Pages

Wednesday, July 20, 2011

Rigatoni a la Vodka - Non-dairy

This was so delicious, I have to share!  Very non-restaurant ingredients with restaurant-worthy flavor.  I used leftover rigatoni and rewarmed it in my semi-homemade thick, creamy sauce.

What I did this time:
  1. Pulse in a food processor: 1 medium red onion, 2-3 cloves garlic.  While blade is spinning, quickly drop in about 10 fresh cherry tomatoes and then stop food processor.  (You can add bell pepper or mushrooms if you like...whatever you want to use up.)
  2. Add to pan/pot with hot olive oil and sauté briefly.
  3. Add a jar/box/can of crushed tomatoesI used a small carton of very smooth "strained crushed tomatoes."  But you can use whatever you have in the house, be it tomato juice, tomato paste, or stewed tomatoes.  Just play with the consistency by blending or adding additional liquid.
  4. Simmer sauce and season to taste.  My fresh herbs couldn't take this heat, so I used ground coriander seeds, dry basil, ground red pepper flakes, and salt. 
  5. Add Vodka.  Yes, real vodka.  However much you can afford... maybe 1/4 cup.  Tomatoes contain alcohol soluble flavors that can only be thoroughly enjoyed when cooked with alcohol.  There is no way to scientifically determine how much alcohol has "cooked off," so consider your audience and pour responsibly.*
  6. Continue to simmer.  Then stir in the secret ingredient...  (Don't tell my husband.)  It's not heavy cream, it's...dun dun dun... hummus!  Yes, store bought creamy hummus, about two tablespoons, enough to lighten the color and slightly thicken the sauce.  (No whole chick peas or it will give away the secret!) 
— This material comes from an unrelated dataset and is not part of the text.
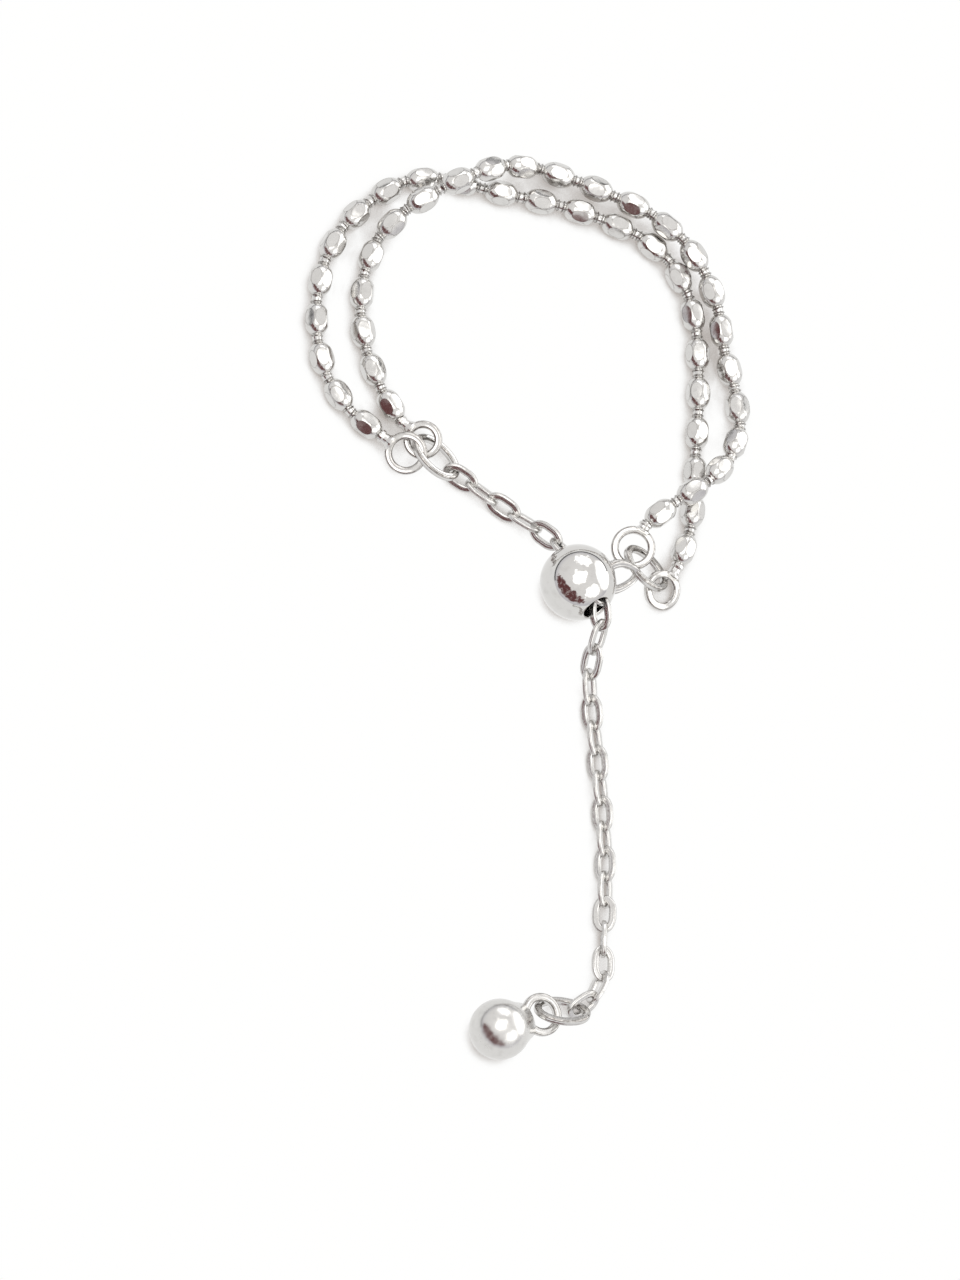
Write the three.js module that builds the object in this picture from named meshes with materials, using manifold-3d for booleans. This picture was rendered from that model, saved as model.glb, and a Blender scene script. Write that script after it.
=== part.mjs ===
// Adjustable chain ring in polished silver, lying flat. Two strands of cut oval beads run side by
// side round the finger. A fine cable chain leads from them through a ball that slides on it, and
// on as a loose tail to a small end ball. The sliding ball's eye holds the strands' other ends.
// Millimetres, +Z up, standing on z = 0. X runs across the finger and Y along the tail.

import * as THREE from "three";
import Module from "manifold-3d";
import { mergeVertices } from "three/addons/utils/BufferGeometryUtils.js";

const wasm = await Module();
wasm.setup();

const degree = Math.PI / 180;

// Beads: barrels with six flats cut along them, on short round necks
const bead = {
  count: 23,
  radius: 0.65,
  length: 1.86,
  fullness: 2.5, // exponent of the barrel's profile, where 2 would be an ellipse
  flats: 6,
  flatDepth: 0.89, // distance of a flat from the axis, as a share of the radius
  twist: 17 * degree, // turn of each bead about the strand from the one before
  neckRadius: 0.22,
  shoulder: 0.82, // place of the ring that rounds each end, as a share of the half length
  tipHalfAngle: 15 * degree, // half width of a flat where it runs out at the bead's ends
  leastHalfAngle: 9 * degree, // half width of a flat at its ends
};

// Wires: the cable chain's links, the oval jump rings and the eyes
const link = {
  count: 25,
  halfWidth: 0.465,
  wireRadius: 0.155,
  play: 0.12,
  roll: 45 * degree,
  twistFrom: 19, // the last links of the tail turn over, each by the twist more
  twist: -18 * degree,
};
const jumpRing = { halfLength: 1.32, halfWidth: 0.92, wireRadius: 0.16, steps: 20 };
const loopWireRadius = 0.16;
const stemShare = 0.7; // thickness of a loop's stem, as a share of the bead's neck
const wireSides = 6;
const eyeSteps = 16;

// Balls
const slidingBall = { x: 2.25, y: 0.82, radius: 2, boreRadius: 0.9, heading: -60, pitch: 18 };
const ballSides = { round: 32, overTop: 20, bore: 20, endBall: 24, endBallArc: 12 };
const endBall = { x: -1.86, y: -23.57, radius: 1.6, neckRadius: 0.85, neckReach: 1.5 };

// Each route's points are the middle of the piece at that place. On a strand, lift is how far it
// is raised off its rest on the surface, where one strand crosses over the other.
const strandA = {
  name: "strand_a",
  route: [
    { x: -6.9, y: 9.2, lift: 0 },
    { x: -8.5, y: 12.0, lift: 0 },
    { x: -9.1, y: 16.0, lift: 0 },
    { x: -7.9, y: 19.6, lift: 0.1 },
    { x: -6.3, y: 21.0, lift: 0.75 },
    { x: -4.2, y: 22.2, lift: 1.48 },
    { x: -2.2, y: 23.2, lift: 1.0 },
    { x: -0.2, y: 23.7, lift: 0.1 },
    { x: 3.8, y: 22.6, lift: 0.25 },
    { x: 7.75, y: 20.65, lift: 0.5 },
    { x: 9.85, y: 17.35, lift: 0.45 },
    { x: 10.4, y: 14.7, lift: 0.15 },
    { x: 11.35, y: 10.8, lift: 0.05 },
    { x: 10.9, y: 8.9, lift: 0.5 },
    { x: 9.8, y: 7.3, lift: 1.15 },
    { x: 8.4, y: 6.3, lift: 1.35 },
    { x: 6.0, y: 4.4, lift: 0.65 },
  ],
  startLoop: { x: -5.78, y: 8.3, z: 0.79, heading: -43, pitch: 7, roll: 24, radius: 0.82 },
  endLoop: { x: 5.46, y: 3.2, z: 1.08, heading: -116, pitch: -10, roll: 6, radius: 0.96 },
};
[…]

And that is my secret to thick, hearty, rose sauces or vegan "salsa rosa."  The sauce also gets a great texture from the chopped onions and tomatoes in the smooth strained tomatoes.  Enjoy!

*CDKitchen has a brief article, Dispelling the Greatest Culinary Urban Myth, summarizing the 1992 study that all the alcohol does not cook off.  For more on cooking with alcohol, watch Good Eats episodes "The Proof is in the Pudding" and "Fermentation Nation."